By 1941, Emi was running a successful business. He had just invested $25,000 to expand the market when Pearl Harbor was attacked on December 7, 1941. He was not immediately worried, recalling later, "we didn't have an inkling that we ourselves were going to be bothered because we Nisei had been born here in this country and we were citizens." However, after Executive Order 9066 put into motion the removal of Japanese Americans from the West Coast, he was forced to sell the family business for $1,500, about six cents for each dollar of the produce market's real value. Emi moved into his parents' house with his wife and two children once evacuation orders began to circulate in early 1942, to ensure the family would not be separated and sent to different camps. They were held at the hastily constructed Pomona Assembly Center for three months, before being sent to the Heart Mountain Relocation Center, halfway between the cities of Cody and Powell in Wyoming, in September 1942.

==Draft resistance==
In early 1943, the War Relocation Authority began to distribute a "Leave Clearance Form," better known as the loyalty questionnaire because of two controversial questions that attempted to discern the loyalty of imprisoned Japanese Americans. Question 27 asked whether men would be willing to serve in the armed forces, while Question 28 asked inmates to forswear their allegiance to the Emperor of Japan. While many gave unqualified affirmative responses, many, like Emi, were confused and offended by the questions' implications. Emi's response to both was, "Under the present conditions and circumstances, I am unable to answer this question," and he encouraged others to do the same, posting fliers with suggested answers around Heart Mountain. Also in 1943, with new soldiers to replace those who had died in combat in high demand, the previous restrictions against Nisei men (listed as enemy aliens ineligible for service after Pearl Harbor) were set aside in order to create a segregated unit of Japanese American volunteers. Given the nickname "Go For Broke" for its soldier's willingness to put their lives at risk in battle, the unit suffered an extremely high casualty rate and soon required fresh troops. A 1944 amendment to the Selective Service Act reinstated the draft for men in camp when only 1,181 inmates volunteered.

Emi and five other Heart Mountain inmates joined Kiyoshi Okamoto, a vocal protestor against the loyalty questionnaire and the incarceration who called himself a "Fair Play Committee of One," to form the Heart Mountain Fair Play Committee. The Committee encouraged other inmates to refuse military service until their full citizenship rights were restored, and held public meetings to discuss the unconstitutionality of their confinement. As more young men joined the committee and refused to comply with draft orders, the federal government took action.
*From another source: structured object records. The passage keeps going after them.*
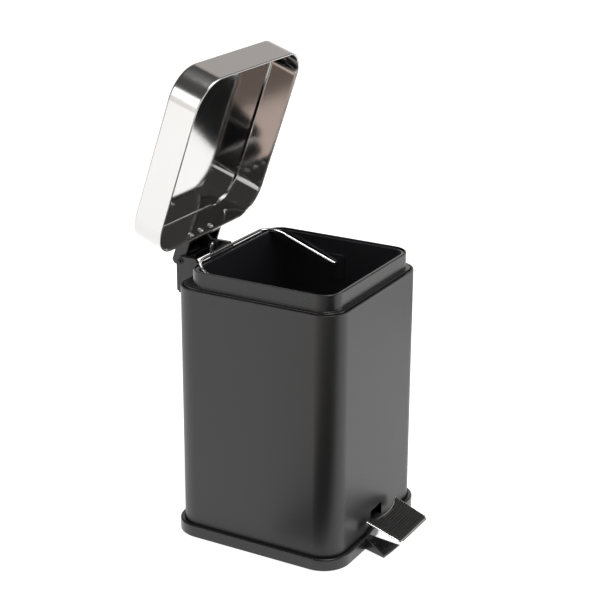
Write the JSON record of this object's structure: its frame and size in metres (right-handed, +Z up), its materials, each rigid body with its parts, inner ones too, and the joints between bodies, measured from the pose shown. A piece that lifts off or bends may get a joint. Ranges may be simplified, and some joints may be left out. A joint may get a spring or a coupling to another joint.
{
  "type": "pedal trash can",
  "caption": "Square pedal-operated waste bin with a hinged lid, lift-out inner bucket, carrying bail, push rod and foot pedal.",
  "frame": {"origin": "centre of the body's footprint on the floor", "axes": "+Z up, -Y towards the foot pedal (front), +Y towards the lid hinge, +X to the right seen from the front"},
  "size_m": [0.19, 0.2702, 0.4752],
  "materials": {
    "blackened_steel": "black oxide",
    "painted_steel": "matte powder coat",
    "black_plastic": "satin",
    "gloss_black_plastic": "gloss",
    "polished_steel": "fine brushed, polished",
    "chrome_wire": "bright",
    "chrome_plate": "bright",
    "zinc_steel": "zinc plated",
    "rubber": "matte",
    "tread_rubber": "matte, fine square studs",
    "nylon": "natural"
  },
  "bodies": {
    "base": {"base_tray": "black_plastic", "rubber_feet": "rubber", "body_shell": "painted_steel", "top_ring": "black_plastic", "hinge_bracket": "black_plastic", "hinge_pin": "blackened_steel", "hinge_clips": "blackened_steel", "bracket_screws": "zinc_steel", "bracket_nuts": "zinc_steel", "rod_guide": "nylon", "pivot_bracket": "zinc_steel", "pivot_pin": "zinc_steel", "pivot_clips": "zinc_steel", "pivot_washers": "nylon", "bracket_rivets": "zinc_steel"},
    "lid": {"lid_shell": "polished_steel", "lid_arm": "black_plastic", "lid_screws": "zinc_steel"},
    "bucket": {"inner_bucket": "gloss_black_plastic"},
    "bail": {"bail_handle": "chrome_wire"},
    "pedal": {"pedal_lever": "zinc_steel", "pedal_cover": "chrome_plate", "pedal_pad": "tread_rubber", "tread_screws": "zinc_steel"},
    "rod": {"push_rod": "zinc_steel", "rod_clips": "zinc_steel"}
  },
  "joints": [
    {"name": "lid_hinge", "type": "hinge", "parent": "base", "child": "lid", "pos_m": [0, 0.116, 0.2675], "axis": [-1, 0, 0], "range_deg": [-71, 0]},
    {"name": "pedal_pivot", "type": "hinge", "parent": "base", "child": "pedal", "pos_m": [0, -0.03, 0.019], "axis": [1, 0, 0], "range_deg": [-9.34, 0]},
    {"name": "rod_slide", "type": "slide", "parent": "base", "child": "rod", "axis": [0, 0, 1], "range_m": [-0.0214, 0]},
    {"name": "bucket_lift", "type": "slide", "parent": "base", "child": "bucket", "axis": [0, 0, 1], "range_m": [0, 0.012]},
    {"name": "bail_swing", "type": "hinge", "parent": "bucket", "child": "bail", "pos_m": [0, -0.001, 0.2531], "axis": [1, 0, 0], "range_deg": [0, 138]}
  ],
  "couplings": [
    {"joint": "pedal_pivot", "follows": "lid_hinge", "ratio": 0.13158},
    {"joint": "rod_slide", "follows": "lid_hinge", "m_per_rad": 0.017268}
  ]
}
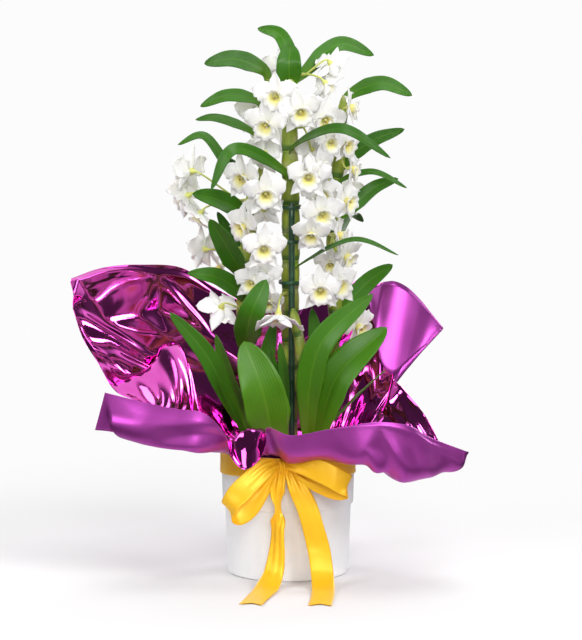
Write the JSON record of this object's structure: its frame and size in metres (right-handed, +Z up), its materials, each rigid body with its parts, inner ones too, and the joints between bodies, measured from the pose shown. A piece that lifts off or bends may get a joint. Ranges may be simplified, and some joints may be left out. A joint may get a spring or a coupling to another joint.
{
  "type": "potted dendrobium orchid",
  "caption": "Potted dendrobium orchid: tall canes of white blooms and strap leaves in a white cover pot, with a flared metallised film wrap and a yellow satin bow.",
  "frame": {"origin": "the middle of the cover pot's underside, on the surface it stands on", "axes": "+Z up through the pot, -Y towards the front with the bow, +X to the right seen from the front"},
  "size_m": [0.4295, 0.3113, 0.5939],
  "materials": {
    "pot": "white, satin",
    "grow_pot": "dark, matte",
    "bark": "rough bark chips",
    "film": "metallised film: glossy magenta inside, satin purple outside",
    "ribbon": "golden yellow satin",
    "stake": "dark green coated wire",
    "tie": "dark green",
    "leaf": "living leaf and cane, green, softly glossy",
    "bloom": "living petals, white with a pale yellow throat"
  },
  "bodies": {
    "root": {"cover_pot": "pot", "grow_pot": "grow_pot", "bark": "bark", "film_wrap": "film", "ribbon": "ribbon", "plant_stake": "stake", "tie_1": "tie", "tie_2": "tie", "tie_3": "tie", "cane_centre": "leaf", "cane_left": "leaf", "cane_right": "leaf", "shoot_left": "leaf", "shoot_front": "leaf", "shoot_right": "leaf", "spray_01": "bloom", "spray_02": "bloom", "spray_03": "bloom", "spray_04": "bloom", "spray_05": "bloom", "spray_06": "bloom", "spray_07": "bloom", "spray_08": "bloom", "spray_09": "bloom", "spray_10": "bloom", "spray_11": "bloom", "spray_12": "bloom", "spray_13": "bloom", "spray_14": "bloom", "spray_15": "bloom", "spray_16": "bloom", "spray_17": "bloom", "spray_18": "bloom", "spray_19": "bloom"}
  },
  "joints": []
}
On March 25, 1944, twelve Heart Mountain inmates who had not reported for their draft physicals were arrested by U.S. Marshals. Undeterred, more young men followed their example, and Emi and two other Committee members who had not received drafted notices (Emi was married with children) attempted to walk out of camp to highlight their status as prisoners. Later that year, sixty-three Heart Mountain resisters were arrested after failing to show up for their induction and were subsequently tried in federal court and convicted of felony draft evasion and, at the suggestion of the Japanese American Citizens League, whose leaders had lobbied the government to permit Nisei men to join the war effort, the added charge of sedition. A total of 300 draft resisters from Heart Mountain and seven other WRA camps were arrested and stood trial for these charges; almost all served at least two years in federal prison. The seven leaders of the Fair Play Committee, who were not eligible for the draft because of their age or domestic status, were convicted of conspiracy to violate the Selective Service Act and sentenced to four years in federal prison. Emi served 18 months at the U.S. Penitentiary at Leavenworth, Kansas, before his and the other leader's sentences were overturned by a federal appeals court in December 1945.

==Post-war legacy==
Outside prison, Emi and his fellow draft resisters found that most of their peers viewed them with disdain and considered their wartime resistance a sign of disloyalty and cowardice, a stain on the Japanese American community in general and the legacy of the 442nd Regimental Combat Team in particular. This stigma would not begin to change until the late 1970s and early 1980s, when a younger generation of Sansei began to push for redress and a reexamination of their parents' and grandparents' wartime experiences. In 2000, the Japanese American Citizens League reversed their stance and offered Emi and the other resisters a formal apology.

After the war, Frank Emi worked as a gardener and a grocery clerk before beginning a career with the postal service. After retiring from the post office, he worked at a state unemployment office until 1982. Promoted to 8th-degree black belt in 2008, he was also the head instructor of the Hollywood Judo Dojo and was credited for producing several national judo athletes.

Emi died on December 1, 2010, in West Covina, California, the last surviving member of the Heart Mountain Fair Play Committee.

==In Culture==
The Little-Known Heroes: Frank Emi, a children's picture book by Kaushay and Spencer Ford, was published in 2021.